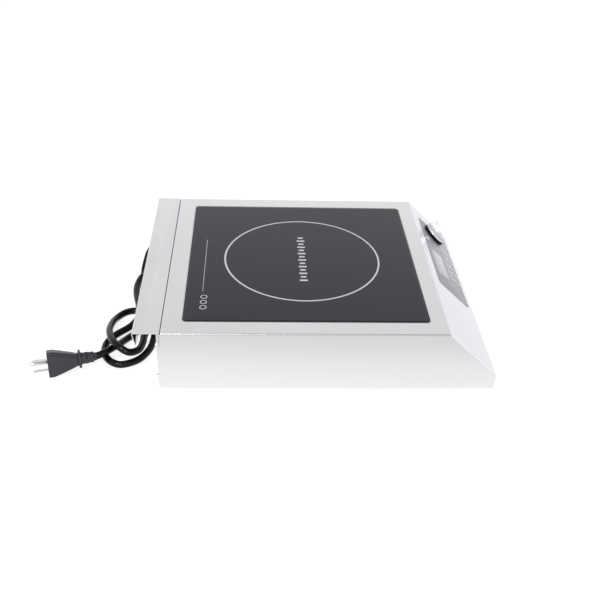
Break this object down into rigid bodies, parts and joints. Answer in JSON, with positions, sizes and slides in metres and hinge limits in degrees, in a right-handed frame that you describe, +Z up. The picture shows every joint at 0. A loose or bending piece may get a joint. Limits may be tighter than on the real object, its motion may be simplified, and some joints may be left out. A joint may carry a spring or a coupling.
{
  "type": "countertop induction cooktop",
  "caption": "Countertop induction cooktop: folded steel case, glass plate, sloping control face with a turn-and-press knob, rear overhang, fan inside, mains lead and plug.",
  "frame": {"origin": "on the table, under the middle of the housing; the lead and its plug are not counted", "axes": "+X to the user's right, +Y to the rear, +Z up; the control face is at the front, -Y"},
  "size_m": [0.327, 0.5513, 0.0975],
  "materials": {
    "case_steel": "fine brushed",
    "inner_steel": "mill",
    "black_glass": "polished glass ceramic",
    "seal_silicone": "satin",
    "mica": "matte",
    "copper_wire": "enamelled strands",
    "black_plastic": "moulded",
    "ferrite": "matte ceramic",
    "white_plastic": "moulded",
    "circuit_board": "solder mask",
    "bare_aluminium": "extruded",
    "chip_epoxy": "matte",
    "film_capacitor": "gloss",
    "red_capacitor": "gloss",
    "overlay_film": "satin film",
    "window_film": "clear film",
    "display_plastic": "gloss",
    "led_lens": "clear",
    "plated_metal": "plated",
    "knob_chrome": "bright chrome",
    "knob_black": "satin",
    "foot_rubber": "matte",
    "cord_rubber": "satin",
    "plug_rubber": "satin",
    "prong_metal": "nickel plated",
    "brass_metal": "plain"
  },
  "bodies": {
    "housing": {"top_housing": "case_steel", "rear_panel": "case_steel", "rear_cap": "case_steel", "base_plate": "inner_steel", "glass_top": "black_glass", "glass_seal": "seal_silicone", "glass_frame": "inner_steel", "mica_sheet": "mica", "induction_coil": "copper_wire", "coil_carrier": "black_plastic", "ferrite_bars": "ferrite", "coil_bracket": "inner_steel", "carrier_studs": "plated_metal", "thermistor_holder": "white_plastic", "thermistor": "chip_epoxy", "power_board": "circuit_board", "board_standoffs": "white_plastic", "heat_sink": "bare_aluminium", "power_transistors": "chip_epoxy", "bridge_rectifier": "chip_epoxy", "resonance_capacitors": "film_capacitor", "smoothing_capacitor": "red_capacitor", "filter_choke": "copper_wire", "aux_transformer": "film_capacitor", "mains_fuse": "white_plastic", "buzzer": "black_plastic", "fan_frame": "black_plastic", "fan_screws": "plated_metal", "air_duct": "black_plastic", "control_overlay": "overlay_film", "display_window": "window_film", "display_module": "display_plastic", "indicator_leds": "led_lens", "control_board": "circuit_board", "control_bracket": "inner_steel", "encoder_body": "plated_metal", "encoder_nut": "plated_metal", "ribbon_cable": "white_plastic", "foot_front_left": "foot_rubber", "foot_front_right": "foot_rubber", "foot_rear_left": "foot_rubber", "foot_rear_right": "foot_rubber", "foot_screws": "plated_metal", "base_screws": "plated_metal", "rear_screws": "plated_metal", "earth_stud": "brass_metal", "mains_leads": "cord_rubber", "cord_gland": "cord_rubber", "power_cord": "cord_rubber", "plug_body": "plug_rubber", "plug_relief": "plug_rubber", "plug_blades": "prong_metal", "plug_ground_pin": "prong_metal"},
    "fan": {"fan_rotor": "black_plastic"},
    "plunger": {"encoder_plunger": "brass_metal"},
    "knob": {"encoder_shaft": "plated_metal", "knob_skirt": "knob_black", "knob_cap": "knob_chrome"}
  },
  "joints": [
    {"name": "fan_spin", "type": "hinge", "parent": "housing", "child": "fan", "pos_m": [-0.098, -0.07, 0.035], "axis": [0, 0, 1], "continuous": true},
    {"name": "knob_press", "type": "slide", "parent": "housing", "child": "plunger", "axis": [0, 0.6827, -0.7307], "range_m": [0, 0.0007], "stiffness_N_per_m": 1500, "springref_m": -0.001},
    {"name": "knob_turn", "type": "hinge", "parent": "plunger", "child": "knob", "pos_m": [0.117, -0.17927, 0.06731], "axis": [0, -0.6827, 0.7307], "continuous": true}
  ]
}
------------
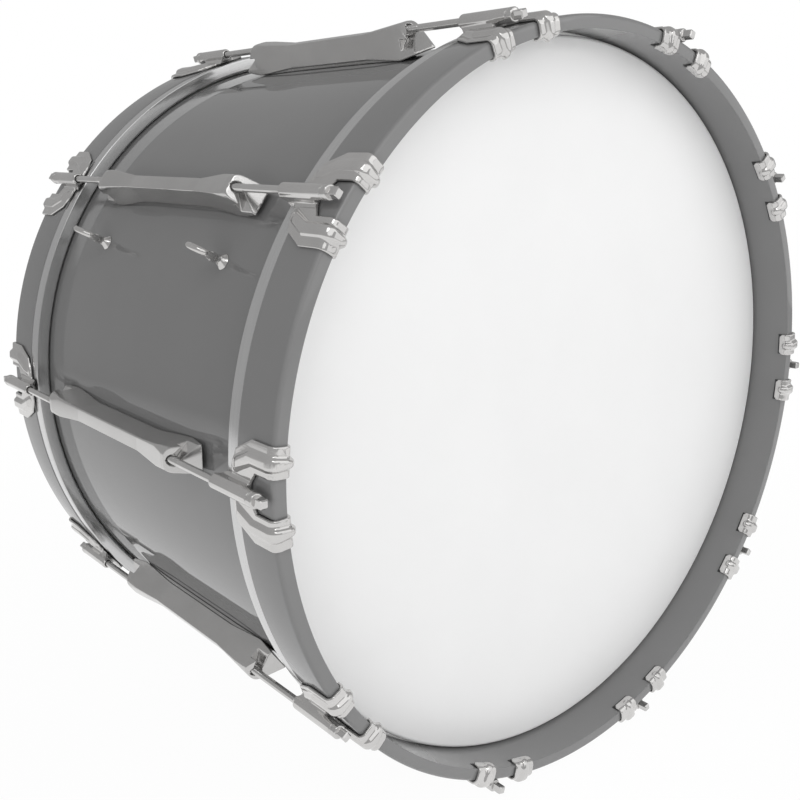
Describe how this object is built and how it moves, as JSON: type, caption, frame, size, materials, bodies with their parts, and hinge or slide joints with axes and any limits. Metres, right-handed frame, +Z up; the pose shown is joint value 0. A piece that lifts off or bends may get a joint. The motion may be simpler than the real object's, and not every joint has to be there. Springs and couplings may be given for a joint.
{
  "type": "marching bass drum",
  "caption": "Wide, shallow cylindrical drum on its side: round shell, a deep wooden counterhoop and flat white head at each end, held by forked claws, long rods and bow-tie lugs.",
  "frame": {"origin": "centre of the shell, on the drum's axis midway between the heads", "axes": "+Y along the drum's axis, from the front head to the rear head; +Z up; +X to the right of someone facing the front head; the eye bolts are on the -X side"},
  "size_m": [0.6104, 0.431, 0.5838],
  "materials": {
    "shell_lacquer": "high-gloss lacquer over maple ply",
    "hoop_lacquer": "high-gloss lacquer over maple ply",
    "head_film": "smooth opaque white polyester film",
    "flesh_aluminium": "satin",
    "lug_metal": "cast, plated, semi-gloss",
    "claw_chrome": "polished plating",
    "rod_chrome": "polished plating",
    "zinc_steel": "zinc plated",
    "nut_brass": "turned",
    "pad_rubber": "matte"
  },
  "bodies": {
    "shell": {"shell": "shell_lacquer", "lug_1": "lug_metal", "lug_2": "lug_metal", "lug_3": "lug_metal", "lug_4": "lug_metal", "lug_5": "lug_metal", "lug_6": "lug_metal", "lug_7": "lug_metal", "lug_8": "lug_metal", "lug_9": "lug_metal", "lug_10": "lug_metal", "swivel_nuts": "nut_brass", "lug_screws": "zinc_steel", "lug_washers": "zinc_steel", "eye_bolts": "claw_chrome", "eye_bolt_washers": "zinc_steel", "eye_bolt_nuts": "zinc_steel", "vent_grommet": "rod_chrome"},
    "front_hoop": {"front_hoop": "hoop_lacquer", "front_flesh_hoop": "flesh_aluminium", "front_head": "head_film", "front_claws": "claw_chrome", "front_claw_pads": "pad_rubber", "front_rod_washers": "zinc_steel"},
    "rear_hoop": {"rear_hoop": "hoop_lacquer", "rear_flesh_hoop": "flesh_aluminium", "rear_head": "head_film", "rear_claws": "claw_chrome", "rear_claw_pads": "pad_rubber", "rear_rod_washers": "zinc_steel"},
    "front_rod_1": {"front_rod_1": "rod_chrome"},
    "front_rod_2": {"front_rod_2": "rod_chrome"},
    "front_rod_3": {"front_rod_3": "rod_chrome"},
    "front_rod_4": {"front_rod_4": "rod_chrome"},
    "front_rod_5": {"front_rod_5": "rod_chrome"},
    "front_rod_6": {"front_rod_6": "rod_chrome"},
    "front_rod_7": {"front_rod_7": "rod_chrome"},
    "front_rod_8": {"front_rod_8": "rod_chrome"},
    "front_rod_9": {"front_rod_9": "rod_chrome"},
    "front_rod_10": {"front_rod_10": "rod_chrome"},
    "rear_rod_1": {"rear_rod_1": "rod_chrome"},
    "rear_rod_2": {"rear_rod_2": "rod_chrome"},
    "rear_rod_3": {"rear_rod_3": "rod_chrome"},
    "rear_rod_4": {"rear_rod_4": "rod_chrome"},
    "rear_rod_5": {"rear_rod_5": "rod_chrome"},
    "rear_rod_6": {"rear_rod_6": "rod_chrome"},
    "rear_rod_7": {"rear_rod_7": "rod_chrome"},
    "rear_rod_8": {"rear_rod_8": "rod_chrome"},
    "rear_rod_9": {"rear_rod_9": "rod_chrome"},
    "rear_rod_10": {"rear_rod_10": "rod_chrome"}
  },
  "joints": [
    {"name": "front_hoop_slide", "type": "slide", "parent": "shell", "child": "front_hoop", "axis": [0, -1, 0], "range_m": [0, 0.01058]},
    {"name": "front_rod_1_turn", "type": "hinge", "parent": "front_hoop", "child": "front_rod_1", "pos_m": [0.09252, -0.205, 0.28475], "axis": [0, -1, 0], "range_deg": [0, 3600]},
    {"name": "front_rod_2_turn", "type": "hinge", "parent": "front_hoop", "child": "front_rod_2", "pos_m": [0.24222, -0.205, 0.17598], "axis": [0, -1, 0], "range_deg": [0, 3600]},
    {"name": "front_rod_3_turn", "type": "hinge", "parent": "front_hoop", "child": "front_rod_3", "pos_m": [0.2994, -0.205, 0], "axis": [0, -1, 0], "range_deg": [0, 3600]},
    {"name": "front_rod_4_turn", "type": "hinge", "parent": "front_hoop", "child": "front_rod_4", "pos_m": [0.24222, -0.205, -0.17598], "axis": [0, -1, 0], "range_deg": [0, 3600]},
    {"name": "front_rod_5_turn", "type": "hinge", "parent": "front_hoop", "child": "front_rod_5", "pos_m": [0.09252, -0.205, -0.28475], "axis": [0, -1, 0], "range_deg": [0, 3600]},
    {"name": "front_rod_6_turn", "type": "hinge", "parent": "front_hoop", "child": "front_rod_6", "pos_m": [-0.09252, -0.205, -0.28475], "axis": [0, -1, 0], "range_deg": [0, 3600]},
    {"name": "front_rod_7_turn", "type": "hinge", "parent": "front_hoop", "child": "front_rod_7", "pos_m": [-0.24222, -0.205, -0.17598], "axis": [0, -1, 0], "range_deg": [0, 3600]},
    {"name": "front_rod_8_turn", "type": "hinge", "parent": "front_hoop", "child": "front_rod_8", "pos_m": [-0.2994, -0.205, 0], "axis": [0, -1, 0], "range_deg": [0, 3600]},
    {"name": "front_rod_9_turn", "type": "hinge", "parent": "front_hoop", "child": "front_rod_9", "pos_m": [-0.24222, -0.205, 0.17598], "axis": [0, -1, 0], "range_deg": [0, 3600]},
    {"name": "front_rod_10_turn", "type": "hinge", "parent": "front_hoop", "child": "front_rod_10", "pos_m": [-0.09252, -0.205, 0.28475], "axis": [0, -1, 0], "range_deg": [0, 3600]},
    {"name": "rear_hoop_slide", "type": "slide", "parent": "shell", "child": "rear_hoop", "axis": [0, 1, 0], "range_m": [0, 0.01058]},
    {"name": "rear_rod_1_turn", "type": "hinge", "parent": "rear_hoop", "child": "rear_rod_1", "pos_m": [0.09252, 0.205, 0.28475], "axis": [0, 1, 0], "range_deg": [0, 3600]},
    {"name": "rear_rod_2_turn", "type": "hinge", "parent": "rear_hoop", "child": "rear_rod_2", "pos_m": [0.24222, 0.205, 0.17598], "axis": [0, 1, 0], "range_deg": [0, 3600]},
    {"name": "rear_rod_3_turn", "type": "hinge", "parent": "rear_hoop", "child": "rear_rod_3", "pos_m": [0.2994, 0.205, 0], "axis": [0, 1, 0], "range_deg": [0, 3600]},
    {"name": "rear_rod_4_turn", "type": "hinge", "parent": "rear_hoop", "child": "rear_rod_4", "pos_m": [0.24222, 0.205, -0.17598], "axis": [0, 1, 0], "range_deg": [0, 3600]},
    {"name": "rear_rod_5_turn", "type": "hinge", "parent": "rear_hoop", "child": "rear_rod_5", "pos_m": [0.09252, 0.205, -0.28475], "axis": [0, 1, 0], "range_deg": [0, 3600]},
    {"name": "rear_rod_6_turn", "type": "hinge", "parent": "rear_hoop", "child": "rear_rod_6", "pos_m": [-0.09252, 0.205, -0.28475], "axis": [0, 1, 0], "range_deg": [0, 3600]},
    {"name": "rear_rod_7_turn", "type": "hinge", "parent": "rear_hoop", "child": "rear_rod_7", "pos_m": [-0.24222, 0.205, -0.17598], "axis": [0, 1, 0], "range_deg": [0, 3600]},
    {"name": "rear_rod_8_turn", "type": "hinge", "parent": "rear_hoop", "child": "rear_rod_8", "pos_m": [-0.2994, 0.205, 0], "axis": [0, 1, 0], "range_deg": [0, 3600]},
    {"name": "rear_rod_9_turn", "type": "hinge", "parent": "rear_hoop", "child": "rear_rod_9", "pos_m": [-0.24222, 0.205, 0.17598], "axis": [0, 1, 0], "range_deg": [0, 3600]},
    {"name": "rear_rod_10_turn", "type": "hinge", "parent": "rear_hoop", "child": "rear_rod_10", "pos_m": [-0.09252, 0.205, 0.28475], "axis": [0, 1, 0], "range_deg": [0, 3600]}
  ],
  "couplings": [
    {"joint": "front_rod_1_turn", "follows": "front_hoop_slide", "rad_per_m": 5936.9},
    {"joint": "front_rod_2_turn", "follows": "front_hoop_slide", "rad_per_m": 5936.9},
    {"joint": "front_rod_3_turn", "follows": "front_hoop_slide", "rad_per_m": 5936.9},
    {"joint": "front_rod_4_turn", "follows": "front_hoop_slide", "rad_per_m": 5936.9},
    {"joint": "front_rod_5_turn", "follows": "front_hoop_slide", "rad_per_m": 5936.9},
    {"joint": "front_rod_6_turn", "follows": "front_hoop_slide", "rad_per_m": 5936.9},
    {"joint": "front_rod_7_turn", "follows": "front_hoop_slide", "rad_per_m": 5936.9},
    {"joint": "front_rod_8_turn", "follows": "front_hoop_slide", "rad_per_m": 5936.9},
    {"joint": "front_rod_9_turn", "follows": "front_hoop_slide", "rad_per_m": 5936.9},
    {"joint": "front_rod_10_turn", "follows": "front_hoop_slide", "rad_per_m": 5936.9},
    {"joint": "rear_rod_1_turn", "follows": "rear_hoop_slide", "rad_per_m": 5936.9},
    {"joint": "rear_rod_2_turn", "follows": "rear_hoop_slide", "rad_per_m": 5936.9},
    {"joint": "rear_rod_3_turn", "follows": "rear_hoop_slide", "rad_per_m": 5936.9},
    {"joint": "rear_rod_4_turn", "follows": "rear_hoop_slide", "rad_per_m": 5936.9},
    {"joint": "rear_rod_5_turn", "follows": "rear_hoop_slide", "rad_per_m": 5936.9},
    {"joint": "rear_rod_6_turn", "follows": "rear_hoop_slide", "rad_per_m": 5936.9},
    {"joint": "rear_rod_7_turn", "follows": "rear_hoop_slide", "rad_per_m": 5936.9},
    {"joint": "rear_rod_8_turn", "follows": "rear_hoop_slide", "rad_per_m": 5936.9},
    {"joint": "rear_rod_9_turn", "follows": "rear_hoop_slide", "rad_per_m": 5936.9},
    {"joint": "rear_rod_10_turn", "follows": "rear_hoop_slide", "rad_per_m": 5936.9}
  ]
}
------------
Looking at the listing above, count the lines that contain "object" and give nothing but the number.

## Result for this task
2